Wednesday, August 11, 2010

Baggage Bonanza: international flights and Codesharing FAIL

If you are taking an international flight on Delta or any other US based Carrier that requires a stopover and change to one of their Code Share partners- BEWARE. The baggage allowance that you think you get on the way their may be different than on the way home.

When booking apparently you must read ALL the SMALL PRINT, regarding their codeshare partners on international flights. For the rules that govern your check-in on the way out, may be differently enforced on the way home. That's right, you fly out with your two bag allowance, or your 70 lbs. per bag, or your total weight allowance and special sporting items; on the way there the desk attendant gladly lets you check-in with the aforementioned bags. BUT on the way home, the "partner" airline handling your check-in informs you that you actually only have one (1) bag allowed, or only 23kg (50 lbs) per bag, or that skis and other sports equipment are extra.

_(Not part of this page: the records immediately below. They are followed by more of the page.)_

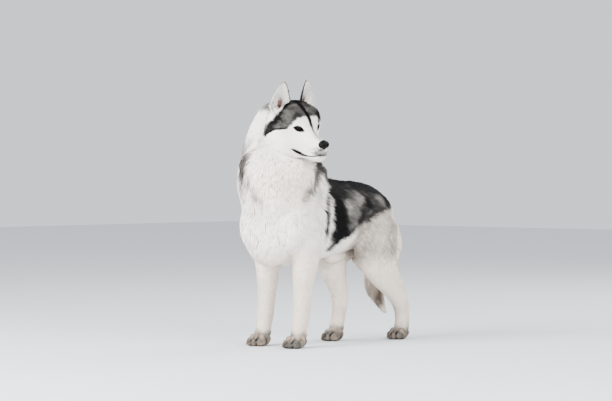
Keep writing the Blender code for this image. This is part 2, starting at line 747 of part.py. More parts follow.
TOES = [
    # across, forward
    (-0.0245, 0.0170),
    (-0.0085, 0.0290),
    (0.0085, 0.0290),
    (0.0245, 0.0170),
]
TOE_HEIGHT = 0.0140
TOE_SPLAY = -300.0
PAW_TOP = 0.0550
CLAW_ROWS = [
    # along the toe from its middle
    (0.0, -0.0130, 0.0030, 0.0032, 0.0036),
    (0.0, -0.0215, 0.0010, 0.0029, 0.0034),
    (0.0, -0.0275, -0.0035, 0.0019, 0.0024),
    (0.0, -0.0305, -0.0085, 0.0005, 0.0007),
]


def paw_form(place, name, scale):
    """A paw of four toes on a flat sole at z = 0, pointing to -y."""
    bm = bmesh.new()
    add_ball(bm, (0, 0.014, 0.025), (0.0290, 0.034, 0.0260))
    add_ball(bm, (0, 0.021, 0.050), (0.0300, 0.031, 0.0260))
    for across, forward in TOES:
        middle = (across, -forward, TOE_HEIGHT)
        add_ball(bm, middle, (0.0102, 0.0210, 0.0165), (0, 0, across * TOE_SPLAY))
        add_ball(bm, (across * 0.85, 0.012 - forward, 0.0280), (0.0100, 0.0160, 0.0130))
    bmesh.ops.scale(bm, vec=(scale, scale, 1.0), verts=bm.verts)
    bmesh.ops.translate(bm, vec=place, verts=bm.verts)
    paw = cast(bm, name, PAW_VOXEL, 3, PAW_TRIANGLES)
    bm = bmesh.new()
    bm.from_mesh(paw.data)
    for level, up in ((0.0, 1), (PAW_TOP, -1)):
        whole = bm.verts[:] + bm.edges[:] + bm.faces[:]
        bmesh.ops.bisect_plane(
            bm, geom=whole, plane_co=(0, 0, level), plane_no=(0, 0, up), clear_inner=True
        )
        bmesh.ops.holes_fill(bm, edges=[e for e in bm.edges if e.is_boundary])
    bm.to_mesh(paw.data)
    bm.free()
    return paw


def claw_forms(place, name, scale):
    """The four claws of a paw, each on the front of its toe."""
    made = []
    for count, (across, forward) in enumerate(TOES, 1):
        bm = bmesh.new()
        add_tube(bm, CLAW_ROWS, around=6, steps=1)
        bmesh.ops.recalc_face_normals(bm, faces=bm.faces)
        turn = Euler((0, 0, math.radians(across * TOE_SPLAY))).to_matrix().to_4x4()
        bm.transform(Matrix.Translation((across, -forward, TOE_HEIGHT)) @ turn)
        bmesh.ops.scale(bm, vec=(scale, scale, 1.0), verts=bm.verts)
        bmesh.ops.translate(bm, vec=place, verts=bm.verts)
        made.append(object_of(bm, f"{name}_claw_{count}"))
    return made


def tail_form(name, share, triangles):
    """The tail that hangs from the rump: its core, or the outline that its locks reach."""
    bm = bmesh.new()
    add_tube(bm, [(x, y, z, a * share, b * share) for x, y, z, a, b in TAIL_ROWS], around=12)
    return cast(bm, name, TRUNK_VOXEL * 0.5, 3, triangles)


# The whole coat, then its partings

trunk = trunk_form(core=False)
core = trunk_form(core=True)
tail = tail_form("tail", TAIL_CORE, TAIL_TRIANGLES)
tail_outline = tail_form("tail_outline", 0.96, TAIL_TRIANGLES * 2)
head = head_form()
nose = nose_form()
ears = [ear_shell(side) for side in (1, -1)]

# Mouth, nose, eyes and ears are fitted in the head's frame

head_whole = copy_of(head, "head_whole")
jaw = copy_of(head, "jaw")
combine(jaw, [jaw_region("lower", False, -GAP)], "INTERSECT")
combine(head, [jaw_region("upper", True, GAP)], "DIFFERENCE")
largest(jaw)
combine(head, [swollen(nose, "nose_seat", GAP)], "DIFFERENCE")
for side, ear in zip((1, -1), ears):
    combine(ear, [swollen(head, "ear_seat", GAP)], "DIFFERENCE")
    largest(ear)
combine(nose, nostril(1) + nostril(-1), "DIFFERENCE")
largest(nose)
eyes = []
cutters = []
for side, name in ((1, "eye_left"), (-1, "eye_right")):
    centre = Vector((side * EYE_PLACE.x, EYE_PLACE.y, EYE_PLACE.z))
    eyes.append(ball_object(name, centre, EYE_RADIUS))
    cutters.append(ball_object("socket", centre, EYE_RADIUS + GAP * 1.3))
    cutters.append(eye_opening(side))
head_seat = copy_of(head_whole, "head_seat")
bpy.data.objects.remove(head_whole)
combine(head, cutters, "DIFFERENCE")
largest(head)
for piece in [head, jaw, nose, head_seat] + ears + eyes:
    piece.data.transform(HEAD)

# Paws with their claws

FORE_PAW_LEFT = Vector((FORELEG_SPREAD, FORE_PAW_BACK, 0.0))
FORE_PAW_RIGHT = Vector((-FORELEG_SPREAD, FORE_PAW_BACK, 0.0))
PAWS = {
    "fore_paw_left": (FORE_PAW_LEFT, 0.92),
    "fore_paw_right": (FORE_PAW_RIGHT, 0.92),
    "hind_paw_left": (HIND_PAW_LEFT, 0.88),
    "hind_paw_right": (HIND_PAW_RIGHT, 0.88),
}
paws, claws = [], []
for name, (place, scale) in PAWS.items():
    paw = paw_form(place, name, scale)
    nails = claw_forms(place, name, scale)
    combine(paw, [swollen(nail, "quick", GAP) for nail in nails], "DIFFERENCE")
    paws.append(largest(paw))
    claws += nails

# Neck, legs and tail are parted from the torso

FLANK_LEFT = [
    # y, z of the parting between thigh and torso, from the rump to the knee
    (0.450, 0.412), (0.300, 0.405), (0.215, 0.402), (0.165, 0.378), (0.138, 0.345), (0.127, 0.318),
    (0.115, 0.290),
]
FLANK_RIGHT = [
    (0.450, 0.412), (0.300, 0.405), (0.195, 0.402), (0.138, 0.378), (0.106, 0.345), (0.086, 0.318),
    (0.055, 0.280),
]
inner, outer = surface_of(core), surface_of(trunk)
torso = trunk
torso.name = "torso"
neck_block = [(0.3, y, ruff_floor(y)) for y in (0.20, -0.50)] + [(0.3, -0.50, 1.0), (0.3, 0.20, 1.0)]
neck = part_off(core, torso, "neck", neck_block, (-0.6, 0, 0))
body_seat = copy_of(torso, "body_seat")
foot = PAW_TOP + GAP
legs, thighs = [], []
for side, word in ((1, "left"), (-1, "right")):
    elbow = [(0.033, 0.258), (0.160, 0.340), (0.160, foot), (0.033, foot)]
    outline = [(side * x, -0.30, z) for x, z in elbow]
    legs.append(part_off(core, torso, f"foreleg_{word}", outline, (0, 0.26, 0)))
    hip = FLANK_LEFT if side > 0 else FLANK_RIGHT
    outline = [(side * 0.010, y, z) for y, z in hip + [(hip[-1][0], foot), (0.45, foot)]]
    thigh = part_off(core, torso, f"thigh_{word}", outline, (side * 0.2, 0, 0))
    outline = [(side * 0.2, y, z) for y, z in ((0.0, 0.205), (0.5, 0.205), (0.5, -0.1), (0.0, -0.1))]
    legs.append(part_off(thigh, thigh, f"hindleg_{word}", outline, (side * -0.4, 0, 0)))
    thighs.append(largest(thigh))
legs += thighs
bpy.data.objects.remove(core)
under = [(0.3, -0.4, foot), (0.3, 0.6, foot), (0.3, 0.6, -0.1), (0.3, -0.4, -0.1)]
for leg in legs:
    combine(leg, [prism("floor", under, (-0.6, 0, 0))], "DIFFERENCE")
for piece in [torso] + thighs:
    combine(piece, [swollen(tail, "tail_out", PARTING)], "DIFFERENCE")
    largest(piece)

# The long coat: ruff, brush and breeches, each fused to its core and cut clear of its neighbours


def dress(core_piece, locks, neighbours):
    """Fuses the locks to their core and cuts them clear of the neighbours."""
    combine(core_piece, locks, "UNION")
    largest(core_piece)
    for neighbour in neighbours:
        combine(core_piece, [swollen(neighbour, "clear", GAP * 1.2)], "DIFFERENCE")
    return largest(core_piece)


dress(neck, ruff_locks(inner, outer), [head_seat, body_seat] + ears)
for seat in (head_seat, body_seat):
    bpy.data.objects.remove(seat)
dress(tail, brush_locks(surface_of(tail), surface_of(tail_outline)), [torso] + legs)
for side, thigh in zip((1, -1), thighs):
    calf = [leg for leg in legs if leg.name.startswith("hindleg")][0 if side > 0 else 1]
    dress(thigh, breech_locks(inner, outer, side), [torso, calf, tail_outline])
bpy.data.objects.remove(tail_outline)

# Colours, and the origin under the middle of the whole

FINISHES = {
    "head": finish("face_coat", COAT_GREY, 0.85),
    "ear": finish("ear_coat", COAT_WHITE, 0.85),
    "neck": finish("neck_coat", COAT_WHITE, 0.85),
    "torso": finish("body_coat", COAT_GREY, 0.85),
    "leg": finish("leg_coat", COAT_CREAM, 0.85),
    "tail": finish("tail_coat", COAT_CREAM, 0.85),
    "paw": finish("paw_coat", COAT_BUFF, 0.85),
    "claw": finish("claw_horn", CLAW_DARK, 0.4),
    "nose": finish("nose_leather", LEATHER_BLACK, 0.35),
    "eye": finish("eye_glass", IRIS_BROWN, 0.1),
}
GROUPS = {
    "head": [head, jaw],
    "ear": ears,
    "neck": [neck],
    "torso": [torso],
    "leg": legs,
    "tail": [tail],
    "paw": paws,
    "claw": claws,
    "nose": [nose],
    "eye": eyes,
}
corners = []
for kind, pieces in GROUPS.items():
    for piece in pieces:
        piece.data.materials.clear()
        piece.data.materials.append(FINISHES[kind])
        corners += [v.co.copy() for v in piece.data.vertices]
low = Vector(min(c[k] for c in corners) for k in range(3))
high = Vector(max(c[k] for c in corners) for k in range(3))
shift = Matrix.Translation((-(low.x + high.x) / 2, -(low.y + high.y) / 2, -low.z))
for pieces in GROUPS.values():
    for piece in pieces:
        piece.data.transform(shift)
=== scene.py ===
"""A life-size still model of a Siberian husky, dressed with its hide, coat, eyes, nose, claws and whiskers.

The dog faces -Y, its left side is +X and the floor is z = 0. Sizes are in metres, except in the
tables of rows, which are in millimetres. The rows stand in the dog's own frame, which SHIFT moves
onto the frame of the solids.
"""

import math
import random

import bmesh
import bpy
import numpy as np
from mathutils import Euler, Matrix, Vector
from mathutils.bvhtree import BVHTree
from mathutils.kdtree import KDTree


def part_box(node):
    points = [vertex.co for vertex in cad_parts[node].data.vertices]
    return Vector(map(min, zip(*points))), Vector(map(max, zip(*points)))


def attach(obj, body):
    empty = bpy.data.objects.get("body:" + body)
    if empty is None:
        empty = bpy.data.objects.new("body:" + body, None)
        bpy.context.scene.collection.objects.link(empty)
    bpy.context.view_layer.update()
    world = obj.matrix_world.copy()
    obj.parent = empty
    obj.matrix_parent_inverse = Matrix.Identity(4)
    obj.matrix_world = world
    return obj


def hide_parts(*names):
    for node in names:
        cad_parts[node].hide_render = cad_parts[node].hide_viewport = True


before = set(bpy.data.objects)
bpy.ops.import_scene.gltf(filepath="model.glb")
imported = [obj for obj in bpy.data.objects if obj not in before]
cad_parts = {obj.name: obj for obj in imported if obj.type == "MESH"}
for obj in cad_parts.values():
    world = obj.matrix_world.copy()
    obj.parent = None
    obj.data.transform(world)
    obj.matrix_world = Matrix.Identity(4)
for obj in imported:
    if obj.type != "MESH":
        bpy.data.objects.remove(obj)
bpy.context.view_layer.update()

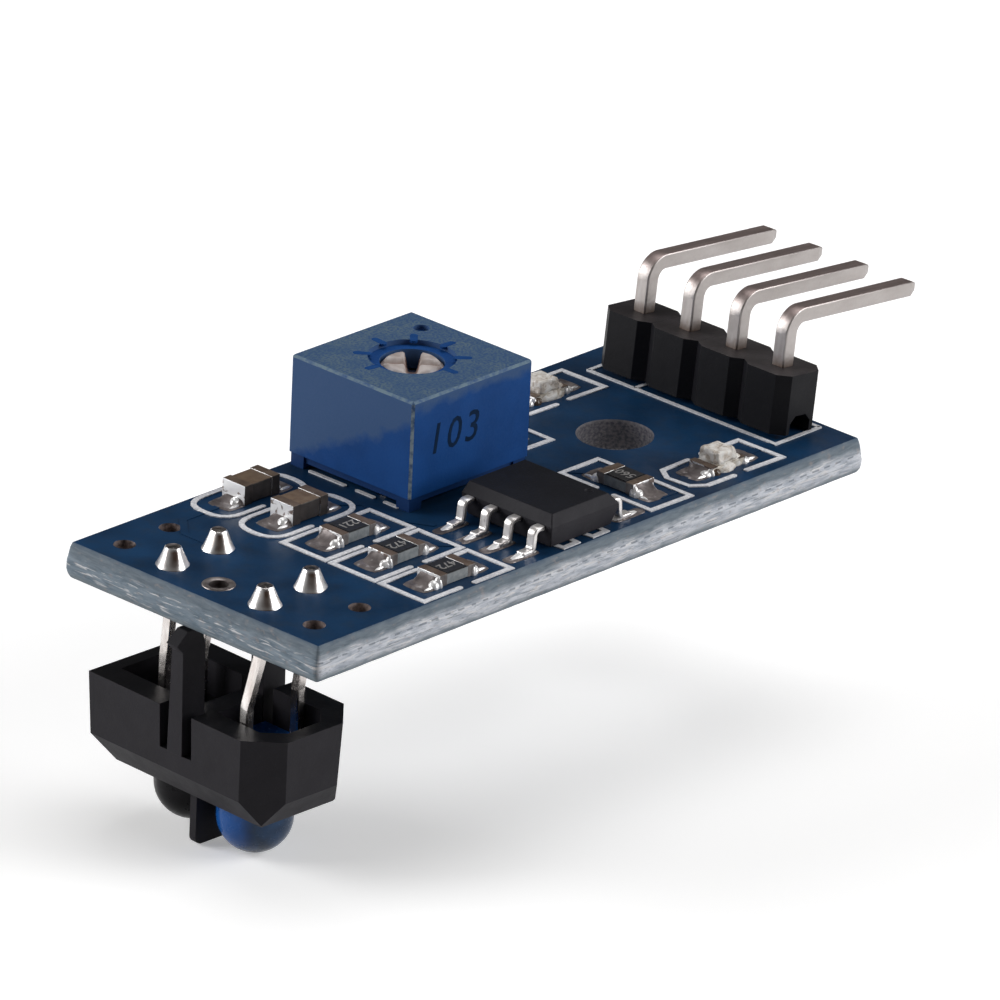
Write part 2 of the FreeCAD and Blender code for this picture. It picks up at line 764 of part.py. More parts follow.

IF you complain to the carrier you will get responses like this:

I apologize for the carry on and checked baggage discrepancies between other airlines. Each airline determines their own allowed allowances and fees. When airlines create working agreements between each other (such as SkyTeam), these agreements do not change or homogenize the baggage allowances.
The easiest way, Mr. Kam, to keep on top of Delta's airline partners' baggage allowances is to go to this link:
Scroll down to Airline Partner Notice and click on "codeshare partners." From there click on the "SkyTeam Partners" and scroll to the airline of choice and click on that airline's "baggage policy."
Air France routinely offers four classes of service on its long haul flights, e.g., between Europe the U.S. or other continents such as Africa and South America. In the first class cabins (La Premiere, La Affaires (business), and Premium Voyageur (economy) Air France allows two carry ons up to 40 pounds. In coach (Voyageur) the allowance is one carry on not to exceed 26 pounds (12 kg). KLM on the other hand allows one carry on whether in coach or first class. That airline's distinction is that it's a maximum of 26 pounds in coach and 40 pounds (18 kg) in first class.
Checked baggage is again different. For instance, in first class KLM allows three free bags not to exceed 70 pounds, and in coach one free bag not to exceed 50 pounds (23 kg). In coach the second checked bag is 
$50. Air France, on the other hand, on 'Long Haul' flights permits three free in La Premiere and La Affaires but they cannot exceed 50 pounds each, not the 70 pounds per bag as on KLM or Delta flights. In Air France's Premium Voyageur or Alize classes, the allowance is two free bags, and in Voyageur (economy) it is one bag at 50 pounds. 
Since baggage policies are all over, it is best to check the website when planning to fly in foreign countries on their national airlines.
Mr. Kam, please accept our apology for the unfavorable impression you have received. Your selection of Delta is appreciated and we consider it a privilege to be of service to you.
Daphne Jensen
Medallion Desk
Suffice to say, I am out $150 dollars for the overweight bag that I clearly would have expected to carry home, since it is the same bag I flew out with. But apparently, Delta feels it is OK to allow me to have the notion that when I fly out with them on a Delta Ticketed flight, that the return home flight (which is also Delta Ticketed) my not allow the same treatment.

So don't learn this lesson the hard way like I did. Make sure that all your legs of the flight are with the SAME CARRIER if you can, or if you find that you will be check-in with one of the "partners" find out what the lowest common denominator rules are, and follow those.

And yes pack lighter if you can--which is hard to do when traveling with 3 women for 6 weeks. All my personal gear fit in a carry-on sized bag and my PC backpack.